## start Extracted records

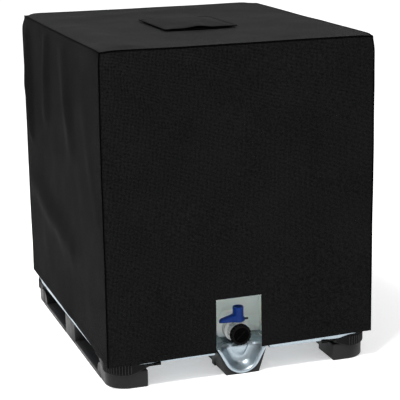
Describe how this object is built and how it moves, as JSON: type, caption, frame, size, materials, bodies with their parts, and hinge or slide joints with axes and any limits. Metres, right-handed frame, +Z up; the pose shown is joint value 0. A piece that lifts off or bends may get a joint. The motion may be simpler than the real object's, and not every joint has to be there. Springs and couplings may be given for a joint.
{
  "type": "intermediate bulk container",
  "caption": "Plastic bulk liquid container in a galvanised tube cage on a composite pallet, with a quarter-turn outlet valve, under a fitted fabric cover with a top flap.",
  "frame": {"origin": "centre of the pallet's footprint, on the floor that the feet stand on", "axes": "+Z up, -Y towards the outlet valve, +X to the right of a person who faces the valve"},
  "size_m": [1.012, 1.212, 1.2104],
  "materials": {
    "cover_fabric": "coated woven polyester, matt",
    "piping": "woven tape, matt",
    "hook_and_loop": "woven hook and loop tape",
    "pallet_plastic": "recycled polyethylene, matt",
    "galvanised_steel": "galvanised",
    "zinc_fasteners": "zinc plated",
    "bottle_plastic": "natural blow moulded polyethylene",
    "valve_plastic": "moulded polypropylene, natural",
    "disc_plastic": "moulded polypropylene",
    "lever_plastic": "moulded polypropylene, satin",
    "dark_screw": "black oxide",
    "cap_plastic": "moulded polyethylene",
    "seal_rubber": "moulded rubber"
  },
  "bodies": {
    "container": {"base_ring": "galvanised_steel", "bottle": "bottle_plastic", "cage_ring_1": "galvanised_steel", "cage_ring_2": "galvanised_steel", "cage_ring_3": "galvanised_steel", "cage_ring_4": "galvanised_steel", "cage_ring_5": "galvanised_steel", "cage_uprights_front": "galvanised_steel", "cage_uprights_left": "galvanised_steel", "cage_uprights_rear": "galvanised_steel", "cage_uprights_right": "galvanised_steel", "centre_foot_front": "pallet_plastic", "centre_foot_rear": "pallet_plastic", "corner_foot_front_left": "pallet_plastic", "corner_foot_front_right": "pallet_plastic", "corner_foot_rear_left": "pallet_plastic", "corner_foot_rear_right": "pallet_plastic", "corner_guard_front_left": "pallet_plastic", "corner_guard_front_right": "pallet_plastic", "corner_guard_rear_left": "pallet_plastic", "corner_guard_rear_right": "pallet_plastic", "cross_tube_front": "galvanised_steel", "cross_tube_middle": "galvanised_steel", "cross_tube_rear": "galvanised_steel", "deck_sheet": "galvanised_steel", "front_trough": "galvanised_steel", "label_plate": "galvanised_steel", "middle_block": "pallet_plastic", "neck_seal": "seal_rubber", "side_block_left": "pallet_plastic", "side_block_right": "pallet_plastic", "skids_centre": "pallet_plastic", "skids_left": "pallet_plastic", "skids_right": "pallet_plastic", "top_bar_front": "galvanised_steel", "top_bar_rear": "galvanised_steel", "top_bar_screws": "zinc_fasteners", "trough_bolt": "zinc_fasteners", "union_nut": "bottle_plastic", "valve_body": "valve_plastic"},
    "cover": {"cover_front_panel": "cover_fabric", "cover_left_panel": "cover_fabric", "cover_piping": "piping", "cover_rear_panel": "cover_fabric", "cover_right_panel": "cover_fabric", "cover_top_panel": "cover_fabric", "flap_loop_strip": "hook_and_loop"},
    "flap": {"cover_flap": "cover_fabric", "flap_hook_strip": "hook_and_loop"},
    "lever": {"valve_lever": "lever_plastic", "valve_stem": "zinc_fasteners", "valve_disc": "disc_plastic", "lever_screw": "dark_screw"},
    "cap_seal": {"cap_seal": "seal_rubber"},
    "outlet_cap": {"outlet_cap": "cap_plastic"},
    "lid_gasket": {"lid_gasket": "seal_rubber"},
    "fill_lid": {"fill_lid": "cap_plastic"}
  },
  "joints": [
    {"name": "cover_lift", "type": "slide", "parent": "container", "child": "cover", "axis": [0, 0, 1], "range_m": [0, 1.1]},
    {"name": "flap_hinge", "type": "hinge", "parent": "cover", "child": "flap", "pos_m": [0, 0.15, 1.2104], "axis": [-1, 0, 0], "range_deg": [0, 170]},
    {"name": "lever_turn", "type": "hinge", "parent": "container", "child": "lever", "pos_m": [0, -0.552, 0.142], "axis": [0, 0, 1], "range_deg": [0, 90]},
    {"name": "cap_travel", "type": "slide", "parent": "container", "child": "cap_seal", "axis": [0, -1, 0], "range_m": [0, 0.009]},
    {"name": "cap_turn", "type": "hinge", "parent": "cap_seal", "child": "outlet_cap", "pos_m": [0, -0.576, 0.142], "axis": [0, -1, 0], "range_deg": [0, 540]},
    {"name": "lid_travel", "type": "slide", "parent": "container", "child": "lid_gasket", "axis": [0, 0, 1], "range_m": [0, 0.009]},
    {"name": "lid_turn", "type": "hinge", "parent": "lid_gasket", "child": "fill_lid", "pos_m": [0, 0, 1.18], "axis": [0, 0, 1], "range_deg": [0, 540]}
  ],
  "couplings": [
    {"joint": "cap_travel", "follows": "cap_turn", "m_per_rad": 0.00095493},
    {"joint": "lid_travel", "follows": "lid_turn", "m_per_rad": 0.00095493}
  ]
}
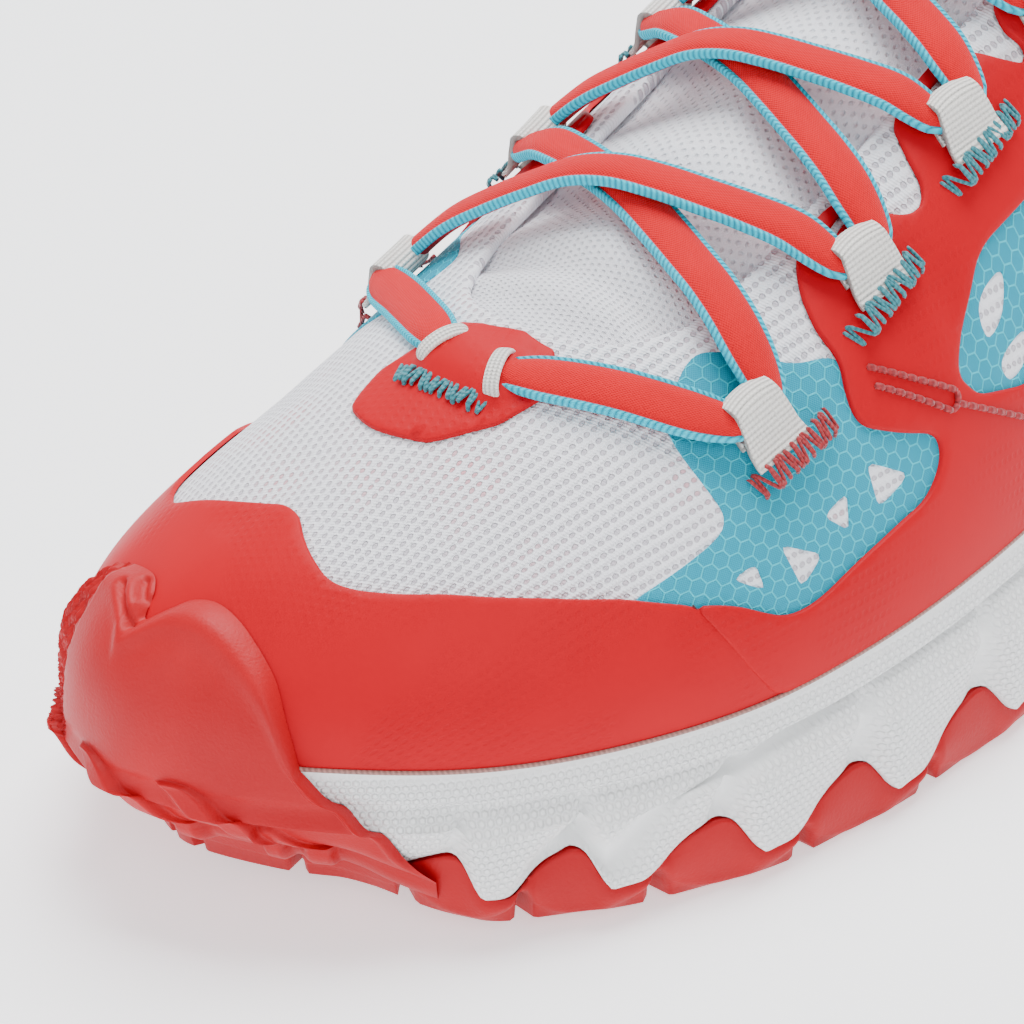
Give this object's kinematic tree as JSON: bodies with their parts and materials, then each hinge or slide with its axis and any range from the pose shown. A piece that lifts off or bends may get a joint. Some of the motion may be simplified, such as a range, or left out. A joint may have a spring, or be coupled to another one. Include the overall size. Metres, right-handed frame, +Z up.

## end Extracted records

_The exercise_
Only lines with the word "joints" should be collected from the material.

_Finished answer_
Describe how this object is built and how it moves, as JSON: type, caption, frame, size, materials, bodies with their parts, and hinge or slide joints with axes and any limits. Metres, right-handed frame, +Z up; the pose shown is joint value 0. A piece that lifts off or bends may get a joint. The motion may be simpler than the real object's, and not every joint has to be there. Springs and couplings may be given for a joint.
  "joints": [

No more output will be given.